Print the lines of the data, starting with the first, up to and including the line where "from mathutils.geometry import" appears.

[DATASET ROWS]

• • • •

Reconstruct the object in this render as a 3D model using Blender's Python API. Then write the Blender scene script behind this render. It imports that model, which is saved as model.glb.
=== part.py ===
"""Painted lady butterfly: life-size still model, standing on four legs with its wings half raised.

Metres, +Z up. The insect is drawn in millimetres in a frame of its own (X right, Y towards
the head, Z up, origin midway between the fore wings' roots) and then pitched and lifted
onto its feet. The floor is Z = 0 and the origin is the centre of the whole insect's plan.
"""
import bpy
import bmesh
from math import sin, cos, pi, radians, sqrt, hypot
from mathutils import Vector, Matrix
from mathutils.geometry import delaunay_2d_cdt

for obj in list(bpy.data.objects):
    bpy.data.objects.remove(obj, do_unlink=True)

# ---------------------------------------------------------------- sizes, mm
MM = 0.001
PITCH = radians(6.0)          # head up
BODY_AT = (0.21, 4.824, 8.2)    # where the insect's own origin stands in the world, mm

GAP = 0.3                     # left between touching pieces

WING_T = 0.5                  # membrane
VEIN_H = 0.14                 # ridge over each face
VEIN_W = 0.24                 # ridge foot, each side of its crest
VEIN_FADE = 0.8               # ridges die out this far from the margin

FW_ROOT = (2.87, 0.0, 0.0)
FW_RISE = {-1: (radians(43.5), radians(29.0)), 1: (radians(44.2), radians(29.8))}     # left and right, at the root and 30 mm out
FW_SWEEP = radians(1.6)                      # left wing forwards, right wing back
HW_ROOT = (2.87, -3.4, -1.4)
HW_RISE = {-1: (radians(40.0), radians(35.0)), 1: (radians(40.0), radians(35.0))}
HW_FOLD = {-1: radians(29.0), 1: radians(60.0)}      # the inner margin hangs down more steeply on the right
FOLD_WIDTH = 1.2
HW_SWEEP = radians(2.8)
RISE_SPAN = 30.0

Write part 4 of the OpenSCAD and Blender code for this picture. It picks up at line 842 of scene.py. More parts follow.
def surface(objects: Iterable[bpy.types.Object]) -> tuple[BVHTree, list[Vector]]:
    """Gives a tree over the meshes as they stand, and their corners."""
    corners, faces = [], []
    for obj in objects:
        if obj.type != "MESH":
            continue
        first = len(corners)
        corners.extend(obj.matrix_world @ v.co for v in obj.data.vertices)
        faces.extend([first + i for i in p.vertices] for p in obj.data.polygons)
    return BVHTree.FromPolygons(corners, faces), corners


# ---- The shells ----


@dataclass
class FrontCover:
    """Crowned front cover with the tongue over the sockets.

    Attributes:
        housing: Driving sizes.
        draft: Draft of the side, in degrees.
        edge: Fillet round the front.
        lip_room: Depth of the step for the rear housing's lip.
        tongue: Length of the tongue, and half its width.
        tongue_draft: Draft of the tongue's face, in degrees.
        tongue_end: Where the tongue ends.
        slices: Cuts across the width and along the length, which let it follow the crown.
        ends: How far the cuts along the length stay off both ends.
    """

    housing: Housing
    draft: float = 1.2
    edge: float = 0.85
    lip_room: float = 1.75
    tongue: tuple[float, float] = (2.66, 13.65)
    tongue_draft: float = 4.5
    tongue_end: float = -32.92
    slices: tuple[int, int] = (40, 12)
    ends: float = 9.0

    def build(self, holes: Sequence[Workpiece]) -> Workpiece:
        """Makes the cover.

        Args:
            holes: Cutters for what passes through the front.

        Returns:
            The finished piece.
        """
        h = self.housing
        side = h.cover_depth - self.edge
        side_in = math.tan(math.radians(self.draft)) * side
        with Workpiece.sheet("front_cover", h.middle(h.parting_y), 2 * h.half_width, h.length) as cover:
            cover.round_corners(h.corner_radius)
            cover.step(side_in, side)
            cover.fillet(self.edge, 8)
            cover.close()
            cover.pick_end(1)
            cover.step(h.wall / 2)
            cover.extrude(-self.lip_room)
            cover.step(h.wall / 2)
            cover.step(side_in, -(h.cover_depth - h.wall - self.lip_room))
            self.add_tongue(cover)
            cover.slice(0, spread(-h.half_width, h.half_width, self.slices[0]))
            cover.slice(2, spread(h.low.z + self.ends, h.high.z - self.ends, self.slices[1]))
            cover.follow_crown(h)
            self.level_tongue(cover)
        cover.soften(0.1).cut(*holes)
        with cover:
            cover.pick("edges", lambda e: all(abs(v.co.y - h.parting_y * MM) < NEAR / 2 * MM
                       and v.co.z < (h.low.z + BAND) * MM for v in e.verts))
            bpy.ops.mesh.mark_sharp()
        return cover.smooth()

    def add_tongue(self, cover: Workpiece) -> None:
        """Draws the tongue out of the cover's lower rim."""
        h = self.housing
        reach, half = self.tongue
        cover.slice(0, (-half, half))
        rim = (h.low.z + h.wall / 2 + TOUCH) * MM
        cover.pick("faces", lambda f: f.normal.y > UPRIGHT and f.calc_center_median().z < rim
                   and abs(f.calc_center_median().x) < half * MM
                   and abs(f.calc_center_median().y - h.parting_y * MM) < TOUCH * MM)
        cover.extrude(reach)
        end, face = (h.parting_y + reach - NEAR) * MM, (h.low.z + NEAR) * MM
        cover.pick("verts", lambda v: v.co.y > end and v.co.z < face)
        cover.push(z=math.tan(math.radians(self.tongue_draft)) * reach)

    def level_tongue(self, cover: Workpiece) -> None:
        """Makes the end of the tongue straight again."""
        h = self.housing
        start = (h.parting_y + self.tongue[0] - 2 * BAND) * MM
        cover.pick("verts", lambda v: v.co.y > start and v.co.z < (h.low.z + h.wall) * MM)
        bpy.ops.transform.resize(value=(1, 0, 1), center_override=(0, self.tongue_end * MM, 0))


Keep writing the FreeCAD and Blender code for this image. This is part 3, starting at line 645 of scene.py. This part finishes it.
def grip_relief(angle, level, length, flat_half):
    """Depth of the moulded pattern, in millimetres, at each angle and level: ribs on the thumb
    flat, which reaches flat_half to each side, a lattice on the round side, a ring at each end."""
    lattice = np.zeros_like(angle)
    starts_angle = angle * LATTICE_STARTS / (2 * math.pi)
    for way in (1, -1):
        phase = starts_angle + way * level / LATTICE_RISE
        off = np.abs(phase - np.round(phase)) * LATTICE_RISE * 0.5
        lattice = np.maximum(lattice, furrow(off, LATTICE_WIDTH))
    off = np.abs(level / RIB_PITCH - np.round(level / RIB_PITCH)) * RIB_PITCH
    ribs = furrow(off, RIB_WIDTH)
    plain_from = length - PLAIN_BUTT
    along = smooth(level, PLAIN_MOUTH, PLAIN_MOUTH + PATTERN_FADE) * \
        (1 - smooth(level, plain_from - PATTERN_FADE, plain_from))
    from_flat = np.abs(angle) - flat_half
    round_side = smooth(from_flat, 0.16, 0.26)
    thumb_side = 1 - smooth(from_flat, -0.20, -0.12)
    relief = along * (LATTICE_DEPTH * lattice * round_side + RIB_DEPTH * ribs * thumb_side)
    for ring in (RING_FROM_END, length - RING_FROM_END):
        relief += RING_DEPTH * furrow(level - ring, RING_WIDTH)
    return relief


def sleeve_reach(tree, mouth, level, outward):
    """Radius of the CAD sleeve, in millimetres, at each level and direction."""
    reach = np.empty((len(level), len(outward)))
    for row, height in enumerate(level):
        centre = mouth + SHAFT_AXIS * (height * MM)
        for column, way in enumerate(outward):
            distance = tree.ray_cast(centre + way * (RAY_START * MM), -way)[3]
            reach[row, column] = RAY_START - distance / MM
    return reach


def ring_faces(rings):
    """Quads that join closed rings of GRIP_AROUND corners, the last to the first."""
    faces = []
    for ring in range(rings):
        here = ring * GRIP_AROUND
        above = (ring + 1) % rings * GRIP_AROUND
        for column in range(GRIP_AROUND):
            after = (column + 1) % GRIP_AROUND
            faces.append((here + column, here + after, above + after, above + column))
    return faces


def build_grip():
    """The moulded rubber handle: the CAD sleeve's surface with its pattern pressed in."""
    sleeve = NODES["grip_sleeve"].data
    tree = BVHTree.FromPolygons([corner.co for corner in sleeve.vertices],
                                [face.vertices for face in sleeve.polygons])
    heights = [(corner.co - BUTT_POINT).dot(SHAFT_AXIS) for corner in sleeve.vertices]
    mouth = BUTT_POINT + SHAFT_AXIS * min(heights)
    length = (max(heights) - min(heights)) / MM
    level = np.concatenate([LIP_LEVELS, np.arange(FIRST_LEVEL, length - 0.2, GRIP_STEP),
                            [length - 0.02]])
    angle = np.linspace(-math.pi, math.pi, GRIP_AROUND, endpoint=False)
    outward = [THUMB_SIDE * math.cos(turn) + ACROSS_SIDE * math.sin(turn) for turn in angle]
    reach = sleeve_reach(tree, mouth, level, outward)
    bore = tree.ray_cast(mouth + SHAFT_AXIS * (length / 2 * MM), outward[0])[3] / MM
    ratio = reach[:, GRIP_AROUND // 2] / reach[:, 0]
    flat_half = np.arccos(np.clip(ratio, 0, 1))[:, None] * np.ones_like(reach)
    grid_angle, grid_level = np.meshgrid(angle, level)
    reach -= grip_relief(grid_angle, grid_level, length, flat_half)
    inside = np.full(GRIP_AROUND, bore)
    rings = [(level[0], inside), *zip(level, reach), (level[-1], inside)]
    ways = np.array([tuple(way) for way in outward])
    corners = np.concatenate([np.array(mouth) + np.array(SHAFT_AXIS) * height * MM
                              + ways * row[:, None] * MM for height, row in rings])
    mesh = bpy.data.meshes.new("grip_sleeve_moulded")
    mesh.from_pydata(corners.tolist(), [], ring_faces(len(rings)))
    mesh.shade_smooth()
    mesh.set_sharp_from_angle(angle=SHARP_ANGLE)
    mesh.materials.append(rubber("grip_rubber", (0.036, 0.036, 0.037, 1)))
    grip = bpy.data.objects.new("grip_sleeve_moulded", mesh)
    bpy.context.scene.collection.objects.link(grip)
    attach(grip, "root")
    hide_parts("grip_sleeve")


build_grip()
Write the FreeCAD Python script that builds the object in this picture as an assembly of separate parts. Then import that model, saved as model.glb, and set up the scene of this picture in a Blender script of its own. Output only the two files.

• • • •

[EXERCISE OUTPUT]
Reconstruct the object in this render as a 3D model using Blender's Python API. Then write the Blender scene script behind this render. It imports that model, which is saved as model.glb.
=== part.py ===
"""Painted lady butterfly: life-size still model, standing on four legs with its wings half raised.

Metres, +Z up. The insect is drawn in millimetres in a frame of its own (X right, Y towards
the head, Z up, origin midway between the fore wings' roots) and then pitched and lifted
onto its feet. The floor is Z = 0 and the origin is the centre of the whole insect's plan.
"""
import bpy
import bmesh
from math import sin, cos, pi, radians, sqrt, hypot
from mathutils import Vector, Matrix
from mathutils.geometry import delaunay_2d_cdt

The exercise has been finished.